## WHAT THE EXERCISE ASKS
Output exactly the span of lines that begins at the line containing "translate([-lid_l + fold_out, -board" and ends at the line containing "bpy.context.scene.collection.objects.link(empty)", both lines included.

## SUPPLIED DATA

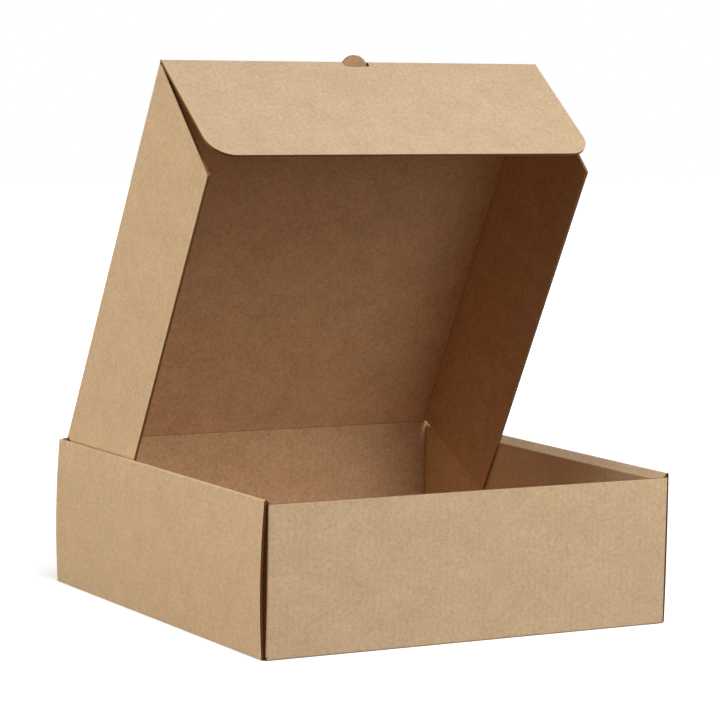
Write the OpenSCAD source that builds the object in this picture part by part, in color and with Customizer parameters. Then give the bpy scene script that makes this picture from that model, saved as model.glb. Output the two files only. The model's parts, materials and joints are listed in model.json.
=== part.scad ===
// Kraft corrugated mailer for a gift hamper, lid raised: one die-cut sheet with a tray of three-layer
// rolled side walls and a hinged lid that carries two side wings and a front tuck flap.
// Millimetres. The tray stands on z = 0, its front wall faces -y, the lid's crease runs along the back.

/* [Tray] */
// outside width, taken where the side walls are fullest
box_w = 400; // [320:1:480]
// outside depth, front wall to back wall
box_d = 394; // [320:1:480]
// height of the rolled side walls
box_h = 131; // [100:1:170]
// how far the outer side panels belly out at mid height
side_bow = 1.2; // [0.6:0.1:2]
// length of the corner flaps inside the side walls
corner_flap = 112; // [60:1:140]
// width of each lock tab under the inner side panels
lock_tab = 46; // [30:1:60]
// distance between the two lock tabs of a side
tab_space = 197; // [100:1:220]
// corner radius of the corner flaps
corner_round = 6; // [2:1:12]

/* [Board] */
// thickness of the corrugated board
board = 2.4; // [1.8:0.1:3]
// inside radius of every fold
fold_in = 0.4; // [0.3:0.05:0.6]
// width of a knife cut, and the play between two layers
cut = 0.3; // [0.25:0.05:0.4]

/* [Lid] */
// angle the lid stands open, from shut
lid_open = 63; // [40:1:90]
// clear height left under the wings and the tuck flap when the lid is shut
lid_play = 5; // [4:0.5:12]
// slant of the wings' front edges, from square
wing_slant = 17.5; // [15:0.5:25]
// lean of the tuck flap past the least that lets it swing in behind the front wall
tuck_ease = 0.5; // [0:0.5:5]
// corner radius of the tuck flap
tuck_round = 28; // [15:1:40]
// free play of the lid between the side walls and behind the front wall
lid_gap = 0.6; // [0.4:0.1:1]
// set-back of the wings from the lid's crease
wing_setback = 4; // [3:0.5:8]
// corner radius of the wings
wing_round = 1.5; // [1:0.5:8]
// how far the tuck flap's crease stands proud of its panels
crease = 0.15; // [0.1:0.01:0.25]
// width of the half-moon thumb tab
tab_w = 25.5; // [20:0.5:34]
// reach of the thumb tab past the lid's front crease
tab_out = 7.5; // [6:0.5:9]
// depth of the half-moon cut-out below the lid's front crease
notch_d = 6.2; // [5:0.1:7]

/* [Hidden] */
$fn = 96;
fold_out = board + fold_in; // outside radius of a fold
side_x = box_w / 2 - side_bow; // outer face of a side wall at its foot and its roll
flap_x = side_x - board - fold_in - cut; // outer face of the corner flaps
pack = 3 * board + fold_in + 2 * cut; // outer panel, corner flap and inner panel together
inner_x = side_x - pack; // inner face of the side walls
roll_r = pack / 2;
roll_z = box_h - roll_r;
bow_half = (roll_z - fold_out) / 2 - board; // the panel stays straight for a board's thickness by each fold
bow_r = (bow_half * bow_half + side_bow * side_bow) / (2 * side_bow);
side_y = box_d / 2 - fold_out - cut; // the side walls end just behind the corners of the end walls
front_h = box_h - 1.5 * board; // top of the front wall, just under the roll
hinge_y = box_d / 2 - board / 2;
hinge_z = front_h + board / 2 + cut; // the shut lid passes just over the front wall
back_h = hinge_z - board / 2 - cut;
flap_h = roll_z + fold_in; // top of the corner flaps, inside the roll
lid_w = 2 * (inner_x - lid_gap);
lid_l = box_d - 1.5 * board - lid_gap; // hinge line to the outside of the front fold
wing_d = hinge_z - board / 2 - lid_play; // depth of the wings below the lid's top face
wing_back = wing_d * tan(wing_slant);
tuck_fold = 90 + asin(wing_d / (2 * lid_l) + board / wing_d) + tuck_ease;
tuck_l = (wing_d - fold_out - fold_in) / sin(tuck_fold); // flat part of the tuck flap
tuck_w = lid_w - 2 * cut;
lap = 25; // angle by which the tuck flap's crease runs on into its two panels
shade = cut / 6;

colours = [[0.76, 0.62, 0.45], [0.79, 0.65, 0.48]];

// the point where a rounded corner starts, and the centre of its arc
function unit(v) = v / norm(v);
function half(a, p, b) = acos(unit(a - p) * unit(b - p)) / 2;
function ends(a, p, b, r) = r == 0 ? [p]
    : [p + unit(a - p) * r / tan(half(a, p, b)), p + unit(b - p) * r / tan(half(a, p, b))];
function middle(a, p, b, r) = p + unit(unit(a - p) + unit(b - p)) * r / sin(half(a, p, b));

// outline of a panel through the points p, each corner rounded by its own radius; each arc is a shade
// smaller than the tangent one, so that it crosses its chord cleanly
module panel(p, r) {
    n = len(p);
    polygon([for (i = [0:n - 1]) each ends(p[(i + n - 1) % n], p[i], p[(i + 1) % n], r[i])]);
    for (i = [0:n - 1])
        if (r[i] > 0) translate(middle(p[(i + n - 1) % n], p[i], p[(i + 1) % n], r[i])) circle(r[i] - shade);
}

// cross-section of a fold: a ring of board from angle a to angle b
module fold(a, b, r = fold_out) {
    far = 3 * r;
    intersection() {
        difference() {
            circle(r);
            circle(r - board);
        }
        polygon([[0, 0], for (i = [0:3]) far * [cos(a + (b - a) * i / 3), sin(a + (b - a) * i / 3)]]);
    }
}

// run a section drawn across the box (x, z) along y, or one drawn along it (y, z) across x
module along_y(y0, y1) { translate([0, y1, 0]) rotate([90, 0, 0]) linear_extrude(y1 - y0) children(); }
module along_x(x0, x1) { translate([x0, 0, 0]) rotate([90, 0, 90]) linear_extrude(x1 - x0) children(); }

module both_sides() { children(); mirror([1, 0, 0]) children(); }

// all that lies inward of a face of the outer side panel, t behind its outer face
module inward(t) {
    translate([side_x + side_bow - bow_r, (fold_out + roll_z) / 2]) circle(bow_r - t, $fn = 1440);
    square([side_x - t, box_h]);
}

// the outer side panel: folded up from the floor, bellied, and rolled over at the top
module side_shell() {
    along_y(-side_y, side_y) {
        translate([side_x - fold_out, fold_out]) fold(-90, 0);
        intersection() {
            difference() {
                inward(0);
                inward(board);
            }
            translate([side_x - 2 * board, fold_out]) square([3 * board + side_bow, roll_z - fold_out]);
        }
        translate([side_x - roll_r, roll_z]) fold(0, 180, roll_r);
    }
}

// the inner side panel hangs from the roll, and its tabs lock into the floor's slots
module side_inner() {
    translate([inner_x, 0, 0]) rotate([90, 0, 90]) linear_extrude(board) {
        translate([-side_y, board + cut]) square([2 * side_y, roll_z - board - cut]);
        for (s = [-1, 1]) translate([s * tab_space / 2, 0])
            panel([[-lock_tab / 2, 2 * board], [-lock_tab / 2, cut], [lock_tab / 2, cut], [lock_tab / 2, 2 * board]],
                [0, board / 2, board / 2, 0]);
    }
}

module floor_sheet() {
    difference() {
        translate([-side_x + fold_out, -box_d / 2 + fold_out, 0])
            cube([2 * (side_x - fold_out), box_d - 2 * fold_out, board]);
        both_sides() for (s = [-1, 1])
            translate([inner_x - cut, s * tab_space / 2 - lock_tab / 2 - cut, -1])
                cube([board + 2 * cut, lock_tab + 2 * cut, board + 2]);
    }
}

// an end wall of height h, standing at the front, with a corner flap turned back from each end
module end_wall(h) {
    y0 = -box_d / 2;
    low = fold_out + cut;
    x = flap_x - fold_out;
    along_x(-side_x + fold_out + cut, side_x - fold_out - cut)
        translate([y0 + fold_out, fold_out]) fold(180, 270);
    along_x(-x, x) translate([y0, fold_out]) square([board, h - fold_out]);
    both_sides() {
        translate([x, y0 + fold_out, low]) linear_extrude(h - low) fold(-90, 0);
        translate([flap_x - board, 0, 0]) rotate([90, 0, 90]) linear_extrude(board)
            panel([[y0 + fold_out, low], [y0 + corner_flap, low], [y0 + corner_flap, flap_h],
                [y0 + fold_out, flap_h]], [0, corner_round, corner_round, 0]);
    }
}

module tray() {
    color(colours[0]) {
        floor_sheet();
        both_sides() {
            side_shell();
            side_inner();
        }
        end_wall(front_h);
        mirror([0, 1, 0]) end_wall(back_h);
    }
}

// lid, drawn shut in its own place: the crease at y = 0, the lid running along -y, its middle at z = 0
module wing() {
    x = lid_w / 2;
    top = board / 2;
    start = lid_l - fold_out - cut;
    len = start - wing_back - wing_setback; // along the free edge
    intersection() {
        along_y(-start, -wing_setback) {
            translate([x - fold_out, top - fold_out]) fold(0, 90);
            translate([x - board, top - wing_d]) square([board, wing_d - fold_out]);
        }
        along_x(x - 2 * fold_out, x + 1) translate([wing_back - start, top - wing_d])
            panel([[len, wing_d], [len, 0], [0, 0], [-wing_back, wing_d - 2 * fold_out], [-wing_back, wing_d]],
                [0, wing_round, wing_round, 0, 0]);
    }
}

module tuck_flap() {
    z0 = board / 2 - fold_out;
    y0 = -lid_l + fold_out;
    side = fold_out + cut; // the half-moon runs straight across the crease, then round
    sag = notch_d - side;
    r = (tab_w * tab_w / 4 + sag * sag) / (2 * sag);
    difference() {
        union() {
            along_x(-lid_w / 2 + fold_out, lid_w / 2 - fold_out)
                translate([y0, z0]) fold(90 - lap, 90 + lap + tuck_fold, fold_out + crease);
            translate([0, y0, z0]) rotate([tuck_fold, 0, 0]) translate([0, 0, fold_in]) linear_extrude(board)
                panel([[tuck_w / 2, 0], [-tuck_w / 2, 0], [-tuck_w / 2, -tuck_l], [tuck_w / 2, -tuck_l]],
                    [0, 0, tuck_round, tuck_round]);
        }
        // the half-moon cut that frees the thumb tab
        translate([0, y0, board / 2]) rotate([tuck_fold, 0, 0]) translate([0, 0, -2 * board])
            linear_extrude(5 * board) intersection() {
                translate([0, r - notch_d]) circle(r);
                translate([-tab_w / 2, -2 * notch_d]) square([tab_w, 4 * notch_d]);
            }
    }
}

module thumb_tab() {
    s = tab_out + fold_out;
    w = tab_w / 2 - 2 * cut;
    r = (w * w + s * s) / (2 * s);
    translate([0, 0, -board / 2]) linear_extrude(board) intersection() {
        translate([0, -lid_l + fold_out - s + r]) circle(r);
        translate([-tab_w, -lid_l + fold_out - 2 * s]) square([2 * tab_w, 2 * s + cut]);
    }
}

module lid() {
    color(colours[1]) translate([0, hinge_y, hinge_z]) rotate([-lid_open, 0, 0]) {
        x = lid_w / 2 - fold_out;
        along_x(-x, x) {
            circle(d = board);
            translate([-lid_l + fold_out, -board / 2]) square([lid_l - fold_out, board]);
        }
        both_sides() wing();
        tuck_flap();
        thumb_tab();
    }
}

tray();
lid();
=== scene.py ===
import json
import math
import bpy
from mathutils import Matrix, Quaternion, Vector


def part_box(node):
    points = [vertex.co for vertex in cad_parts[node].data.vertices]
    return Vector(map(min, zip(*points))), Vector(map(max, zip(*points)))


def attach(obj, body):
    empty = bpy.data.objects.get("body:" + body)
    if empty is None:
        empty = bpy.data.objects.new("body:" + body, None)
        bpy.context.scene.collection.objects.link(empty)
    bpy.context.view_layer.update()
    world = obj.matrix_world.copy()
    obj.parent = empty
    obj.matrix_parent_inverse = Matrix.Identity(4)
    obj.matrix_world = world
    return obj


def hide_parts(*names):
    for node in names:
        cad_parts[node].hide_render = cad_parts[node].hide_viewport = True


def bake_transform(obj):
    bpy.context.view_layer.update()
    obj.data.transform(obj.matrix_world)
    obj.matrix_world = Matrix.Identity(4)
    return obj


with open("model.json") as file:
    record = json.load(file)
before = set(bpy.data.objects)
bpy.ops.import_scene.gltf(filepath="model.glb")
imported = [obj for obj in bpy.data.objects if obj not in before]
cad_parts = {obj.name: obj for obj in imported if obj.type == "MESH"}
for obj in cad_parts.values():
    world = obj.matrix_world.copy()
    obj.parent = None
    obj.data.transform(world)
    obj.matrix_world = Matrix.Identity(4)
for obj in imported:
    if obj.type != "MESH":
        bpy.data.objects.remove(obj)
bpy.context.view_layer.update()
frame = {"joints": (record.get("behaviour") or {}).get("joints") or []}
mm = 0.001

# The tray's floor, front and back walls and their corner flaps: one stretch of a sheet of kraft
# corrugated board, two paper liners glued to a waved paper medium. It is laid flat, scored, cut with a
# steel rule that crushes the edges shut, and folded up, the corner flaps back inside the side walls.
board = 2.4 * mm
liner = 0.35 * mm
flute_pitch = 6.3 * mm
cut = 0.3 * mm
# radii of a fold: inside, outside, in the middle of the board, and of the liner where it is pressed
fold_in = 0.4 * mm
fold_out = fold_in + board
fold_mid = fold_in + board / 2
fold_tight = 1.3 * mm
quarter = math.pi / 2

# where the walls, their tops, the corner flaps and the lock tabs stand in the folded box
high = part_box("tray")[1]
side_bow = 1.2 * mm
side_x = high.x - side_bow
end_y = high.y
flap_x = side_x - board - fold_in - cut
pack = 3 * board + fold_in + 2 * cut
inner_x = side_x - pack
floor_x = side_x - fold_out - cut
front_h = high.z - 1.5 * board
flap_h = front_h - 2 * board
ear_h = high.z - cut
corner_flap = 112 * mm
corner_round = 6 * mm
lock_tab = 46 * mm
tab_x = inner_x + board / 2
tab_y = 98.5 * mm

# the lid's hinge, and the strip of board that bends there
joint = frame["joints"][0]
hinge = Vector(joint["pos_m"])
lid_gap = 0.6 * mm
lid_w = 2 * (inner_x - lid_gap)
crease_reach = 3.7 * mm
strip_x = lid_w / 2 - cut


def material(name):
    """A new material with a Principled shader, and its node tree."""
    made = bpy.data.materials.new(name)
    made.use_nodes = True
    return made, made.node_tree


def colour(red, green, blue):
    """A colour as it looks, 0 to 255, as the shader takes it."""
    linear = [((c / 255 + 0.055) / 1.055) ** 2.4 for c in (red, green, blue)]
    return (*linear, 1)


def noise(tree, place, size, detail, roughness):
    """A cloudy pattern with features of a size in millimetres."""
    cloud = tree.nodes.new("ShaderNodeTexNoise")
    cloud.inputs["Scale"].default_value = 1 / size
    cloud.inputs["Detail"].default_value = detail
    cloud.inputs["Roughness"].default_value = roughness
    tree.links.new(place, cloud.inputs["Vector"])
    return cloud.outputs["Fac"]


def worked(tree, operation, *terms):
    """One sum of the shader, on sockets and plain numbers."""
    step = tree.nodes.new("ShaderNodeMath")
    step.operation = operation
    for term, socket in zip(terms, step.inputs):
        if isinstance(term, bpy.types.NodeSocket):
            tree.links.new(term, socket)
        else:
            socket.default_value = term
    return step.outputs[0]


def added(tree, start, layers):
    """The sum of layers, each (socket, weight), every one taken as its distance from one half."""
    total = start - sum(weight for socket, weight in layers) / 2
    for socket, weight in layers:
        total = worked(tree, "MULTIPLY_ADD", socket, weight, total)
    return total


# the patterns of the paper are drawn in millimetres
in_mm = (1 / mm, 1 / mm, 1 / mm)
as_is = (1, 1, 1)


def mapped(tree, source, scale, turn=0, shift=(0, 0, 0)):
    """The same place, stretched, turned and shifted."""
    mapping = tree.nodes.new("ShaderNodeMapping")
    mapping.inputs["Scale"].default_value = scale
    mapping.inputs["Rotation"].default_value = (0, 0, turn)
    mapping.inputs["Location"].default_value = shift
    tree.links.new(source, mapping.inputs["Vector"])
    return mapping.outputs["Vector"]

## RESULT
            translate([-lid_l + fold_out, -board / 2]) square([lid_l - fold_out, board]);
        }
        both_sides() wing();
        tuck_flap();
        thumb_tab();
    }
}

tray();
lid();
=== scene.py ===
import json
import math
import bpy
from mathutils import Matrix, Quaternion, Vector


def part_box(node):
    points = [vertex.co for vertex in cad_parts[node].data.vertices]
    return Vector(map(min, zip(*points))), Vector(map(max, zip(*points)))


def attach(obj, body):
    empty = bpy.data.objects.get("body:" + body)
    if empty is None:
        empty = bpy.data.objects.new("body:" + body, None)
        bpy.context.scene.collection.objects.link(empty)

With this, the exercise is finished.